▸ **EXERCISE OBJECTIVE**:
All of the data needs to be repeated exactly.

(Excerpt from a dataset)
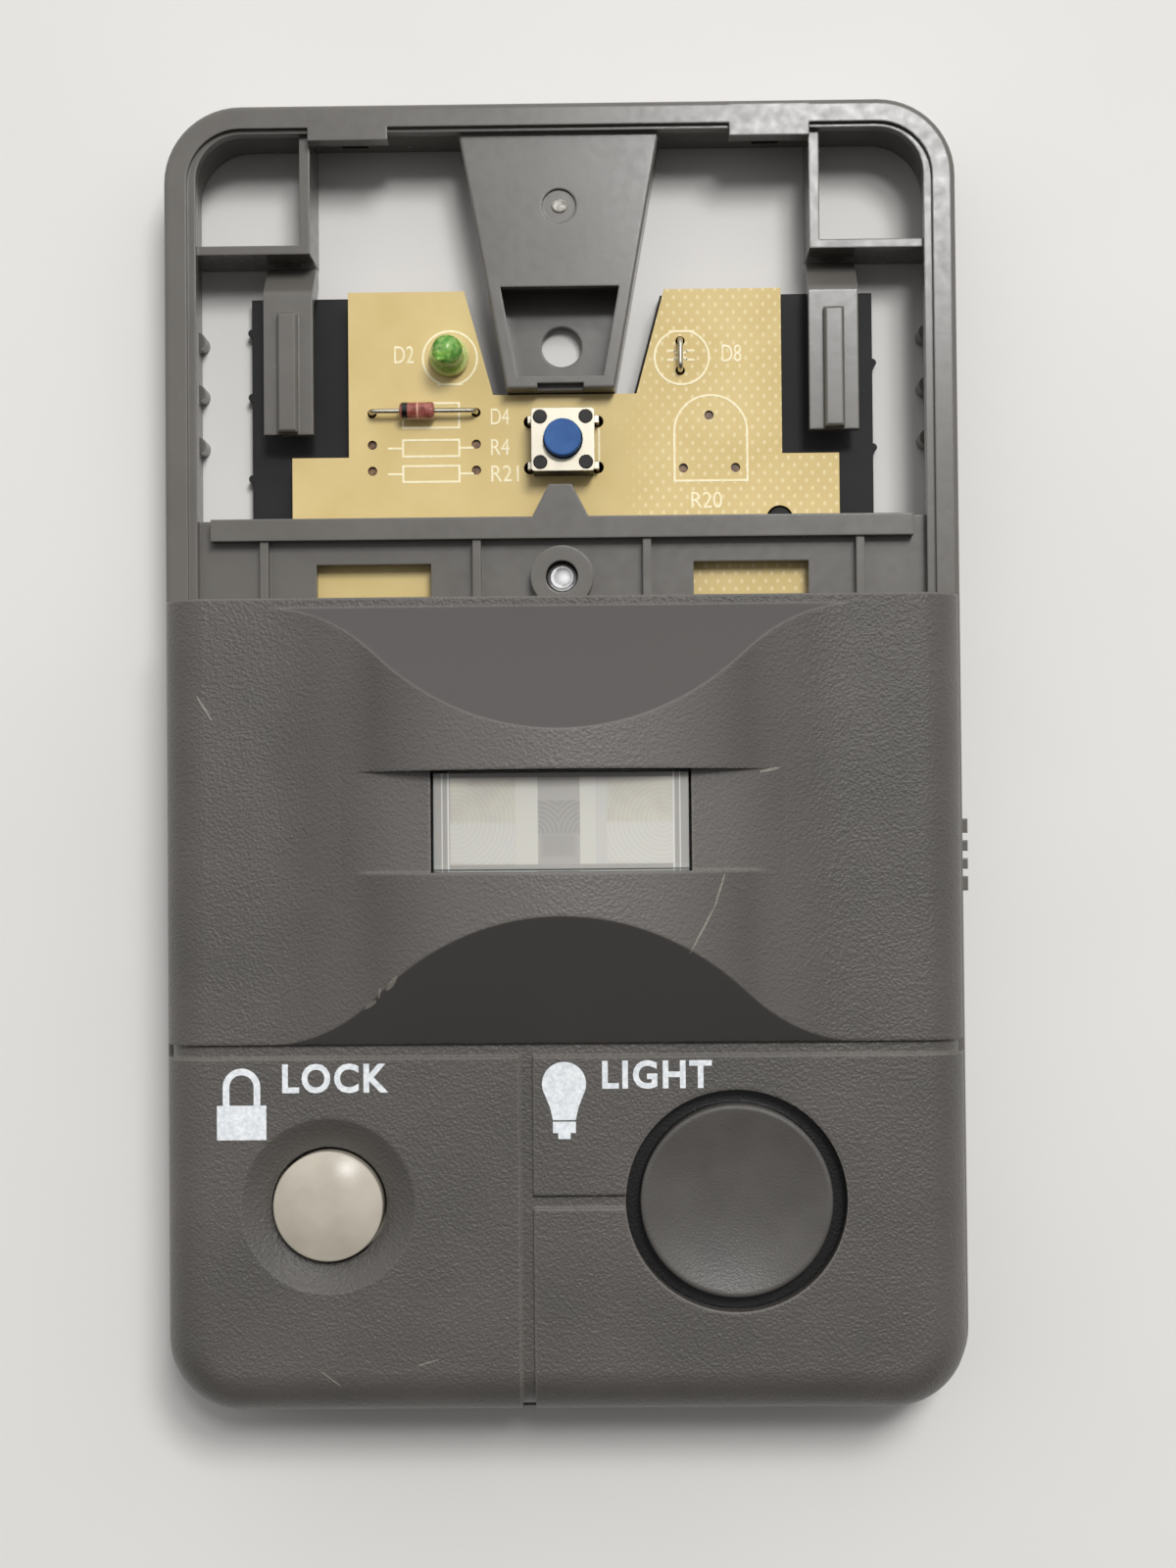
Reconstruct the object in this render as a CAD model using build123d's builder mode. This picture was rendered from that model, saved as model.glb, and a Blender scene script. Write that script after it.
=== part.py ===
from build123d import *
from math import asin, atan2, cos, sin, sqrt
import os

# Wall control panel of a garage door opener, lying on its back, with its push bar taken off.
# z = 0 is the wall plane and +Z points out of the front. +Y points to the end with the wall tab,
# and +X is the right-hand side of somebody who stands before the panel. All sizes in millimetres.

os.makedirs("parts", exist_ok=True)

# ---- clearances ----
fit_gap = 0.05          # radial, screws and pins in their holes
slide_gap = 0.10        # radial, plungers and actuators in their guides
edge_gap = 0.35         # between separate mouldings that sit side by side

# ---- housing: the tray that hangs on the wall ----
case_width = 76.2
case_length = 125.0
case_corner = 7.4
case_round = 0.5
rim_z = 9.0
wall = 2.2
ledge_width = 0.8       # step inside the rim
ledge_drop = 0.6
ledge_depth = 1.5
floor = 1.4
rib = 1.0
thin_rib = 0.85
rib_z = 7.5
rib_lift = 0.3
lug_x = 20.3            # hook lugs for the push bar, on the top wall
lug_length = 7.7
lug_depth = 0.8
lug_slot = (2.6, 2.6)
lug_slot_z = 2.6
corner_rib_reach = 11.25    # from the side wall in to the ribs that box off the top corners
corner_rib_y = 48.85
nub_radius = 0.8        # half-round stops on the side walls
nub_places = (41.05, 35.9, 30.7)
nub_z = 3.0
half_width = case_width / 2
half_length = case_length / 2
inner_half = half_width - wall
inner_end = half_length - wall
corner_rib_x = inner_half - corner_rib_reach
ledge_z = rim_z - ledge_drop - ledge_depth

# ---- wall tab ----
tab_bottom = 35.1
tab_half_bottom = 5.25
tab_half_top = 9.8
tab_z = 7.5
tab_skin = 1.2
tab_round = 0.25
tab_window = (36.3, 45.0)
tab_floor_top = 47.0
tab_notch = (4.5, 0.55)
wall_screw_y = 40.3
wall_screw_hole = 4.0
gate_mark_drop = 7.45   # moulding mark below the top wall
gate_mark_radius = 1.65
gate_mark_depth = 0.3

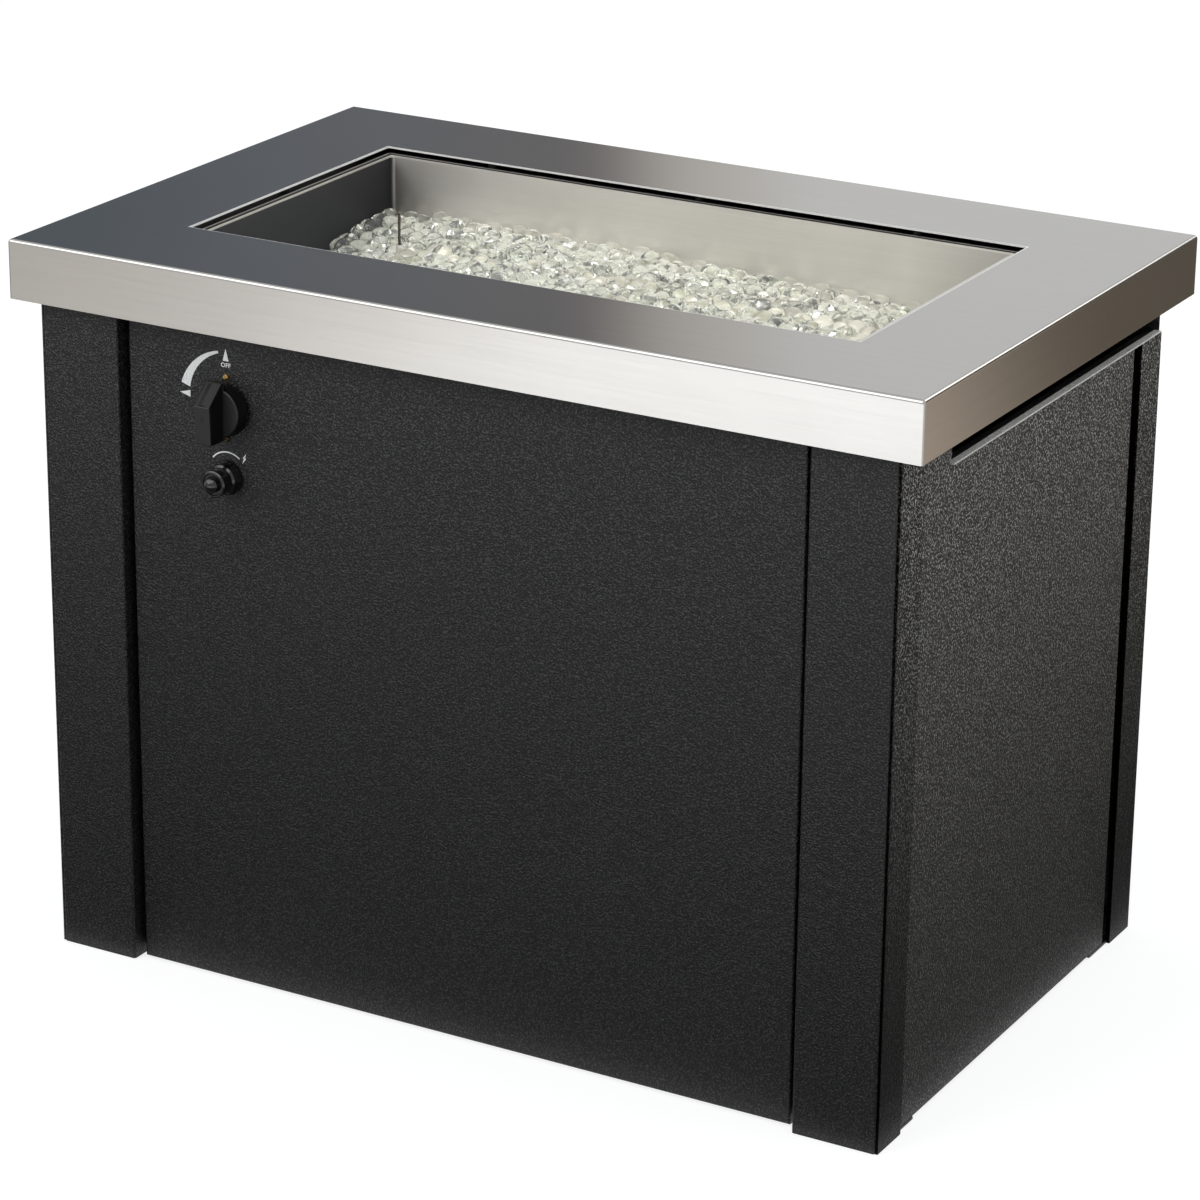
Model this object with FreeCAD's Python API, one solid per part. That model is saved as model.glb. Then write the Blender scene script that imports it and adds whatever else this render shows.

▸ **WRITTEN RESPONSE**:
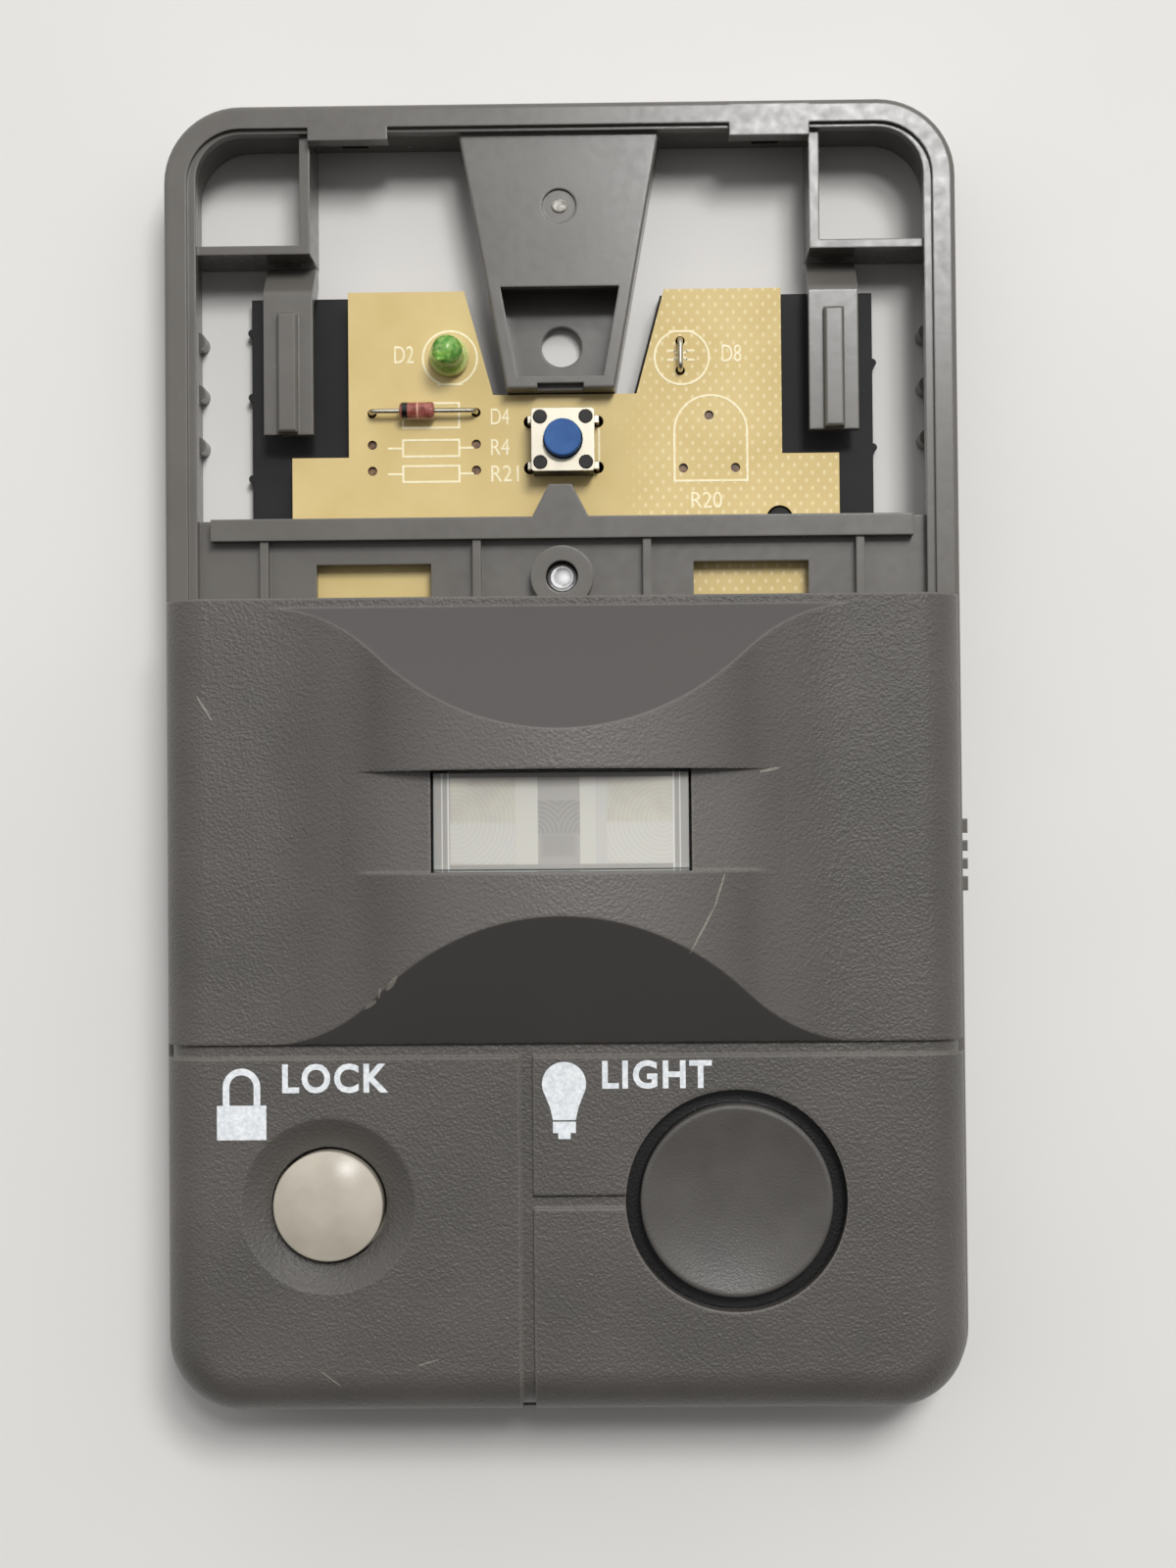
Reconstruct the object in this render as a CAD model using build123d's builder mode. This picture was rendered from that model, saved as model.glb, and a Blender scene script. Write that script after it.
=== part.py ===
from build123d import *
from math import asin, atan2, cos, sin, sqrt
import os

# Wall control panel of a garage door opener, lying on its back, with its push bar taken off.
# z = 0 is the wall plane and +Z points out of the front. +Y points to the end with the wall tab,
# and +X is the right-hand side of somebody who stands before the panel. All sizes in millimetres.

os.makedirs("parts", exist_ok=True)

# ---- clearances ----
fit_gap = 0.05          # radial, screws and pins in their holes
slide_gap = 0.10        # radial, plungers and actuators in their guides
edge_gap = 0.35         # between separate mouldings that sit side by side

# ---- housing: the tray that hangs on the wall ----
case_width = 76.2
case_length = 125.0
case_corner = 7.4
case_round = 0.5
rim_z = 9.0
wall = 2.2
ledge_width = 0.8       # step inside the rim
ledge_drop = 0.6
ledge_depth = 1.5
floor = 1.4
rib = 1.0
thin_rib = 0.85
rib_z = 7.5
rib_lift = 0.3
lug_x = 20.3            # hook lugs for the push bar, on the top wall
lug_length = 7.7
lug_depth = 0.8
lug_slot = (2.6, 2.6)
lug_slot_z = 2.6
corner_rib_reach = 11.25    # from the side wall in to the ribs that box off the top corners
corner_rib_y = 48.85
nub_radius = 0.8        # half-round stops on the side walls
nub_places = (41.05, 35.9, 30.7)
nub_z = 3.0
half_width = case_width / 2
half_length = case_length / 2
inner_half = half_width - wall
inner_end = half_length - wall
corner_rib_x = inner_half - corner_rib_reach
ledge_z = rim_z - ledge_drop - ledge_depth

# ---- wall tab ----
tab_bottom = 35.1
tab_half_bottom = 5.25
tab_half_top = 9.8
tab_z = 7.5
tab_skin = 1.2
tab_round = 0.25
tab_window = (36.3, 45.0)
tab_floor_top = 47.0
tab_notch = (4.5, 0.55)
wall_screw_y = 40.3
wall_screw_hole = 4.0
gate_mark_drop = 7.45   # moulding mark below the top wall
gate_mark_radius = 1.65
gate_mark_depth = 0.3

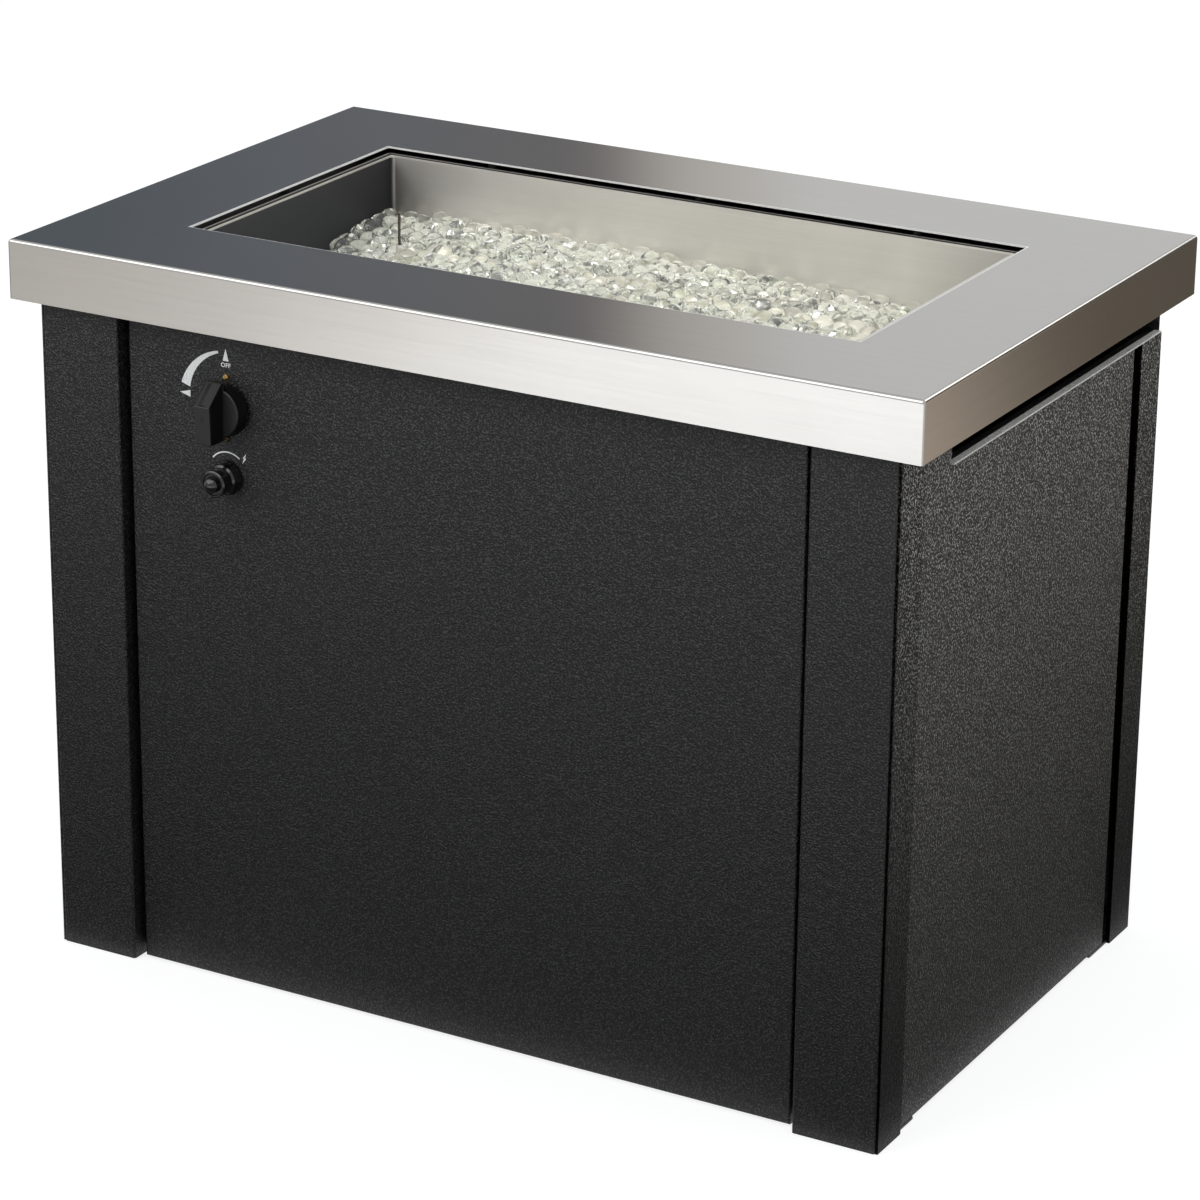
Model this object with FreeCAD's Python API, one solid per part. That model is saved as model.glb. Then write the Blender scene script that imports it and adds whatever else this render shows.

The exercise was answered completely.